Yamagami’s criminal act can never be tolerated and he should be strictly punished according to the law. But the improper collusion between politicians and the Unification Church, often described by critics as a cult, cannot be overlooked.

It is widely known that since the 1980s this church has caused numerous social problems in Japan, including the notorious “spiritual-pressure sales” method. This fraudulent business scheme involves cajoling people into buying pots and seals, books, treasure towers, and so on at exorbitant prices, claiming these items will break the evil spell of ancestors.

According to the National Network of Lawyers Against Spiritual Sales, there were 34,537 consultations with total damages amounting to 123.7 billion yen ($906 million) in relation to the Unification Church between 1987 and 2021. Last year alone, there were 47 consultations with total damages amounting to about 331 million yen ($2.4 million).
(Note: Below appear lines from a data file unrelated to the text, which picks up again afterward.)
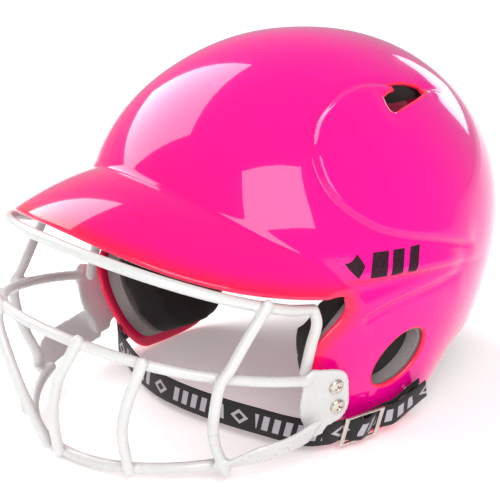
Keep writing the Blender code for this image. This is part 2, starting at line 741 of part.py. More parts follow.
def band(name, points, width, thickness, material, tilt):
    """A flat band along the points. tilt(point, along) gives the direction of its width."""
    count = len(points)

    def place(u, v):
        k = round(u * (count - 1))
        along = points[min(k + 1, count - 1)] - points[max(k - 1, 0)]
        return points[k] + tilt(points[k], along) * width * (v - 0.5)

    item = add_object(name, grid_mesh(name, count - 1, 1, place), material)
    thicken(item, thickness, inward=False)
    return item


def flap_point(y, z, height, side=1):
    """The point this high above the outside of a flap, over the place with this Y and Z."""
    azimuth = math.pi / 2
    for _ in range(12):
        miss = crown_point(azimuth, polar_of(z)).y - y
        azimuth -= miss / MEAN_LENGTH
    here = crown_point(azimuth, polar_of(z))
    over = crown_point(azimuth + 0.02, polar_of(z)) - here
    down = crown_point(azimuth, polar_of(z - 0.002)) - here
    out = over.cross(down).normalized()
    if out.x < 0:
        out = -out
    point = here + out * height
    return Vector((side * point.x, point.y, point.z))


def strap_width_direction(point, along):
    """Upright, but square to the band's run and leaning with the flap it lies on."""
    share = (abs(point.x) - STRAP_LEAN_START) / (STRAP_LEAN_END - STRAP_LEAN_START)
    up = Vector((math.copysign(STRAP_LEAN * ease(share), point.x), 0, 1))
    return (up - along * (up.dot(along) / along.length_squared)).normalized()


def slider_matrix():
    """The slider's own X runs rearward along the strap, its own Z outward."""
    centre, along = Vector(SLIDER_CENTRE), Vector(SLIDER_RUN).normalized()
    up = strap_width_direction(centre, along)
    columns = Matrix((along, up, along.cross(up))).transposed().to_4x4()
    return Matrix.Translation(centre) @ columns


def make_strap():
    matrix = slider_matrix()
    tail = [flap_point(*place) for place in STRAP_TAIL]
    through = [matrix @ Vector((x, 0, height)) for x, height in STRAP_THREAD]
    end = [flap_point(*place, side=-1) for place in STRAP_END]
    route = smooth_route((*tail, *through, *STRAP_FREE, *end), STRAP_POINTS)
    band("chin_strap", route, STRAP_WIDTH, STRAP_THICKNESS, "black_webbing", strap_width_direction)
    under = [matrix @ Vector((x, 0, height)) for x, height in ANCHOR_THREAD]
    flap = [flap_point(*place) for place in ANCHOR_FLAP]
    route = smooth_route((*under, *flap), ANCHOR_POINTS)
    band("strap_anchor", route, STRAP_WIDTH, STRAP_THICKNESS, "black_webbing", strap_width_direction)


def make_slider():
    """A three-bar slide: a flat frame whose middle bar leaves a slot on each side."""
    data = bpy.data.curves.new("strap_slider", "CURVE")
    data.dimensions = "2D"
    data.fill_mode = "BOTH"
    data.extrude = SLIDER_THICKNESS / 2

    def rectangle(x, half_x, half_y):
        return [(x - half_x, -half_y), (x + half_x, -half_y), (x + half_x, half_y), (x - half_x, half_y)]

    half_length, half_height = SLIDER_LENGTH / 2, SLIDER_HEIGHT / 2
    closed_spline(data, rectangle(0, half_length, half_height), "VECTOR", 1)
    slot = (SLIDER_LENGTH - 3 * SLIDER_WALL) / 4
    slot_height = half_height - SLIDER_WALL / 2
    for side in (-1, 1):
        centre = side * (SLIDER_WALL / 2 + slot)
        closed_spline(data, rectangle(centre, slot, slot_height), "VECTOR", 1)
    slider = add_object("strap_slider", data, "nickel")
    slider.matrix_world = slider_matrix()


def make_snaps():
    """A stud on each flap, and the strap's cap over it."""
    for name, side in SIDES:
        foot = flap_point(*SNAP_PLACE, STUD_BASE, side)
        out = foot - flap_point(*SNAP_PLACE, 0, side)
        place = Matrix.Translation(foot) @ facing(out)
        stud = ((0, STUD_HEIGHT), (STUD_RADIUS, STUD_HEIGHT), (STUD_RADIUS, 0), (0, 0))
        turned("strap_stud_" + name, stud, place, "nickel", 16)
        cap = (
            (0, SNAP_HEIGHT), (SNAP_RADIUS * 0.7, SNAP_HEIGHT * 0.9),
            (SNAP_RADIUS, SNAP_HEIGHT * 0.3), (SNAP_RADIUS, 0), (0, 0))
        band_place = place @ Matrix.Translation((0, 0, SNAP_CAP_BASE))
        turned("strap_snap_" + name, cap, band_place, "nickel", 20)


def main():
    make_shell()
    make_cross_wires()
    make_uprights()
    for name, side in SIDES:
        make_plate(name, side)
        make_arm(name, side)
        make_fasteners(name, side)
    make_lining()
    make_strap()
    make_slider()
    make_snaps()


clear_scene()
PARTS = new_collection("batting_helmet")
CUTTERS = new_collection("cutters")
main()
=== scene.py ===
"""Looks of the batting helmet: glossy moulded shell, vinyl-dipped guard, foam pads and webbing.

Metres, in the CAD model's frame: the face looks along -Y, the wearer's left is +X.
"""

import math

import bmesh
import bpy
import numpy as np
from mathutils import Matrix, Vector


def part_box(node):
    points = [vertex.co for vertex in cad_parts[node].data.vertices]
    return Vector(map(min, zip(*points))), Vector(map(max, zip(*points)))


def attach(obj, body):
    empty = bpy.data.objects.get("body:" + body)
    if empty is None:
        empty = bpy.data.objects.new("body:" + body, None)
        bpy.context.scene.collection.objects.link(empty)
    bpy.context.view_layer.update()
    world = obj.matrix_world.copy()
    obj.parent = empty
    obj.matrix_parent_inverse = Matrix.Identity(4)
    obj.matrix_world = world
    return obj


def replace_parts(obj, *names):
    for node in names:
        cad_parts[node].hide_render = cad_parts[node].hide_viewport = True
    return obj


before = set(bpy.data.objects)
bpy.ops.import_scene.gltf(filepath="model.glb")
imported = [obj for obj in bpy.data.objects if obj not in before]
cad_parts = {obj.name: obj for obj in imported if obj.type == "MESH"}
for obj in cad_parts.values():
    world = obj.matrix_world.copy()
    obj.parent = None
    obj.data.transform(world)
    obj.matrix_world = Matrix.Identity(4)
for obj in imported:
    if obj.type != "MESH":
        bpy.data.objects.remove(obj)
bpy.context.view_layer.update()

SIDES = (("left", 1), ("right", -1))
SHELL_LOW, SHELL_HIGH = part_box("shell")

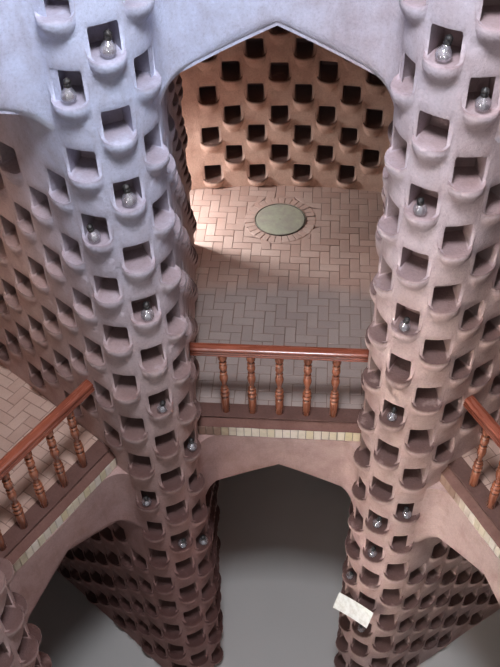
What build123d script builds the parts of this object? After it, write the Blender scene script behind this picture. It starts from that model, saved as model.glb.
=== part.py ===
from build123d import *
from math import cos, degrees, radians, sin, sqrt, tan
import os

# Pigeon tower gallery section: half a ring of niche-covered mud-brick piers round
# a six-sided open shaft, two storeys high, with three arched bays and the outer wall.
# Millimetres, +Z up, X to the right, Y outward from the shaft through the centre bay.
# The origin is the middle of the footprint, on the ground.

# Storeys
STOREYS = 2
STOREY = 4040.0
FLOOR_THICK = 50.0

# Shaft and bays
BAY_ANGLE = 60.0
BAY_AXES = {"left": 150.0, "centre": 90.0, "right": 30.0}
PIER_AXES = {"far_left": 180.0, "left": 120.0, "right": 60.0, "far_right": 0.0}
SPANDREL_Y = 1920.0

# Piers: a rounded nose towards the shaft, flat flanks and a curved end at the passage
NOSE_RADIUS = 360.0
NOSE_CENTRE = 2063.0
FLANK_SLOPE = 7.4
PIER_END = 4280.0
PIER_JOINT = 120.0

# Ring passage and outer wall
WALL_INNER = 5200.0
WALL_THICK = 950.0
WALL_OVERRUN = 18.0
PASSAGE_SPRING = 1950.0

# Pointed arches of the bays
ARCH_SPRING = 2950.0
ARCH_APEX = 3460.0
ARCH_SHOULDER = 250.0
ARCH_SHOULDER_TURN = 60.0
ARCH_FOOT = 60.0

# Niches and their half-round ledges
NICHE_WIDE = 170.0
NICHE_HIGH = 180.0
NICHE_DEEP = 280.0
NOSE_NICHE_DEEP = 180.0
NICHE_COLUMN = 237.5
NICHE_COURSE = 237.5
PIER_FIRST_ROW = 22.5
WALL_FIRST_ROW = 190.0
WALL_COLUMN_OFFSET = 73.0
LEDGE_RADIUS = 100.0
LEDGE_PROUD = 70.0
LEDGE_THICK = 45.0
NICHE_HEADROOM = 50.0
WALL_NICHE_MARGIN = 100.0

# Floor edge: plaster kerb over a band of tiles
KERB_FACE_Y = 1970.0
KERB_BACK_Y = 2100.0
KERB_HIGH = 75.0
TILE_FACE_Y = 1900.0
TILE_HIGH = 117.0

# Turned balustrade
RAIL_Y = 2030.0
RAIL_WIDE = 90.0
RAIL_HIGH = 85.0
RAIL_ROUND = 22.0
BALUSTER_HIGH = 700.0
BALUSTER_PITCH = 224.3
BALUSTER_COUNT = 5
BALUSTER_FOOT_RADIUS = 31.0
BALUSTER_BELLY_RADIUS = 35.0
BALUSTER_NECK_RADIUS = 16.0
BALUSTER_FOOT_HIGH = 60.0
BALUSTER_BELLY_AT = 230.0

# Round cover in the gallery floor
COVER_X = -130.0
COVER_Y = 4600.0
COVER_RADIUS = 265.0
COVER_RING = 105.0
COVER_PROUD = 12.0
RING_PROUD = 4.0

# Values worked out from the sizes above
HALF_BAY = BAY_ANGLE / 2
PIER_HALF_ANGLE = HALF_BAY - FLANK_SLOPE
WALL_OUTER = WALL_INNER + WALL_THICK
PASSAGE_MIDDLE = (PIER_END + WALL_INNER) / 2
PASSAGE_HALF = (WALL_INNER - PIER_END) / 2
NOSE_HALF_ARC = NOSE_RADIUS * radians(90 - PIER_HALF_ANGLE)
CENTRE_SHIFT = (WALL_OUTER - WALL_OUTER * sin(radians(WALL_OVERRUN))) / 2
WALL_ENDS = {"left": (-HALF_BAY, HALF_BAY + WALL_OVERRUN), "centre": (-HALF_BAY, HALF_BAY)}
WALL_ENDS["right"] = (-HALF_BAY - WALL_OVERRUN, HALF_BAY)
TOTAL_HIGH = STOREYS * STOREY
FAR = 2 * WALL_OUTER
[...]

Suganuma Mitsuhiro, 86, a former high-ranking officer of the Public Security Intelligence Agency in Japan, said in an interview with The Diplomat earlier this month that the government has been unable to stop the church’s antisocial behavior because of the freedom of religion guaranteed in the constitution.

Suganuma said the relationship between the ruling Liberal Democratic Party and the Unification Church “remains a serious problem.”

In particular, he pointed out that the church has embedded itself in Japanese society in various ways, including entering the political arena under the name of the International Federation for Victory over Communism (IFVC), a conservative political organization that was established by Moon Sun Myung, the guru of the Unification Church, in both Seoul and Tokyo in 1968.

“Probably most of the LDP’s right-wing lawmakers are subject to the influence of the Unification Church now,” Suganuma said.

Suganuma pointed out that former Prime Minister Kishi Nobusuke, Abe’s grandfather, collaborated with Moon in founding the IFVC in Japan.

He explained the background behind this collaboration. In the 1960s and ‘70s, there were a series of massive protests by students and workers throughout Japan against the Japan-U.S. Security Treaty, which allows the US to maintain military bases on Japanese soil. At the time, right-wing politicians such as Kishi and Fukuda Takeo, another former prime minister, and big-shot right-wing figures including Sasakawa Ryoichi and Kodama Yoshio, were all afraid of a “communist revolution” in revolution. They sought to confront communism in collaboration with Moon’s IFVC, meaning the church entered the Japanese conservatives’ political tent based on the ideology of anti-communism.

An FBI report published in 1975 pointed out Kishi and Sasakawa were two heads of the Japanese branch of the IFVC.

It is also well known that when the Unification Church entered Japan in 1959, its headquarters was right next to Kishi’s house in Nanpeidaicho, Shibuya-ku, Tokyo. It was certified as a religious corporation in 1964.

Suganuma said that the IFVC, which had been advocating the overthrow of communism during the Cold War, is now working to fight tyrannical countries such as China, Russia, and North Korea. This is in response to the battle between democracy and autocracy that U.S. President Joe Biden has in mind with China and Russia.

According to Suganuma, “What’s wrong with the Unification Church is how it collects money.”

He said the Japanese branch of the church is being asked to raise funds by the Korean headquarters. He explained that donations are often coerced as necessary atonement for Japan’s colonial rule on the Korean Peninsula from 1910 to 1945. The church gives Japanese believers a sermon that “your descendants are suffering because your ancestors have committed so many sins. That’s why you have to cancel the sin,” Suganuma said.

In other words, Japanese believers are manipulated to believe they should donate to the Unification Church to “atone for the crime of colonial rule committed by their ancestors,” Suganuma said.

The Washington Post reported on July 12 that despite the church’s roots in South Korea, it was Japan that traditionally provided as much as 70 percent of the church’s wealth, quoting historians who have studied the church.

According to the Financial Times, the Unification Church’s business interests “include ski, ocean and golf resorts, a construction group, a defense company, a chemicals group, an auto parts business and a newspaper.”

“They bring the collected money [from Japan] to South Korea. And then South Korea brings that money to the U.S.,” Suganuma said, pointing out that the Moon, the father of the Unification Church, also founded the U.S. conservative newspaper Washington Times. The paper has backed conservative conspiracy theories and supports U.S. right-wing politicians like former President Donald Trump.

“In the U.S., the church even has the Washington Times,” Suganuma said. “It also has much clout over U.S. lawmakers in both legislative houses.”